With that, you can't use copy initialization (shared_ptr<parent> p2 = new parent;).

The best reason that I can think why std::shared_ptr's constructor is made explicit is that you would less likely to make mistakes passing a raw, unmanaged by std::shared_ptr object, to a function receiving a std::shared_ptr.

#include <memory>


void func(std::shared_ptr<int> ptr) { /* ... */}

int main() {
    auto iptr = std::make_shared<int>();
    func(iptr);  // OK

    /*
    int* iptr = new int;
    func(iptr);  // Unclear who would eventually manage (delete) the pointer
    // ...
    delete iptr; // Undefined behavior!
    */
}

If the constructor wasn't made explicit, then you could do the commented-out code.

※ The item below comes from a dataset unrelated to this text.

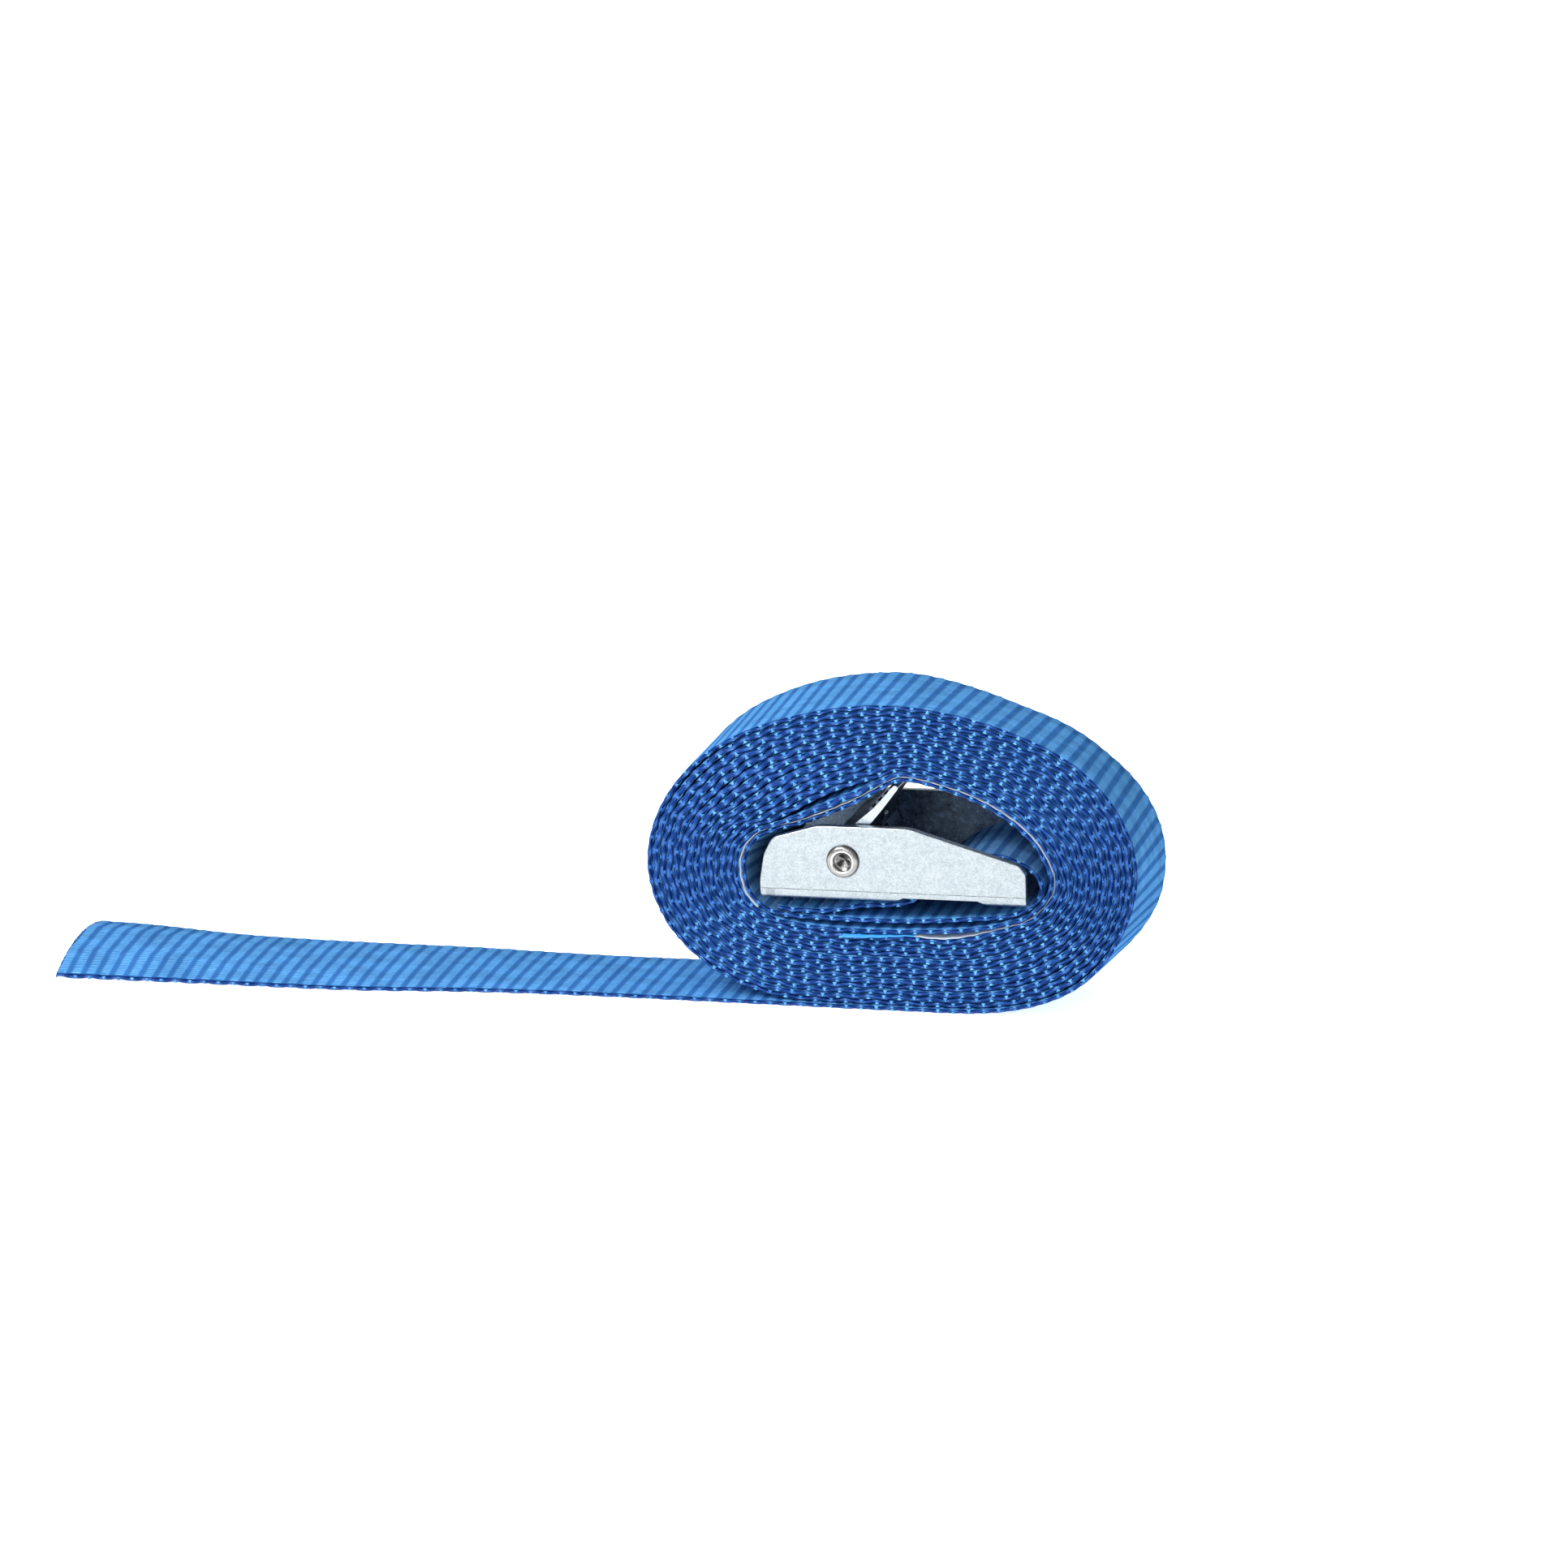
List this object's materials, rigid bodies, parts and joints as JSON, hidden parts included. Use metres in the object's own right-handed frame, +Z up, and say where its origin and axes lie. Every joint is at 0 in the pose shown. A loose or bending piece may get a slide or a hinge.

Also, as what @R. Martinho Fernandes has suggested, you can have a problem if non-newed pointers are being passed.

int myint;
int* iptr = &myint;
func(iptr);  // iptr doesn't point to a newed (dynamically-allocated) object
             //   std::shared_ptr, by default, uses delete on its managed pointer
             //   if there are no more references to that pointer

Still you could do it wrong if you aren't careful when you're using two separate std::shared_ptrs to manage a raw pointer.

int* riptr = new int;
std::shared_ptr<int> iptr(riptr);
std::shared_ptr<int> iptr2(riptr); // WRONG!

With your questions about raw pointers, the two are essentially the same, but that isn't necessarily applicable to std::shared_ptr.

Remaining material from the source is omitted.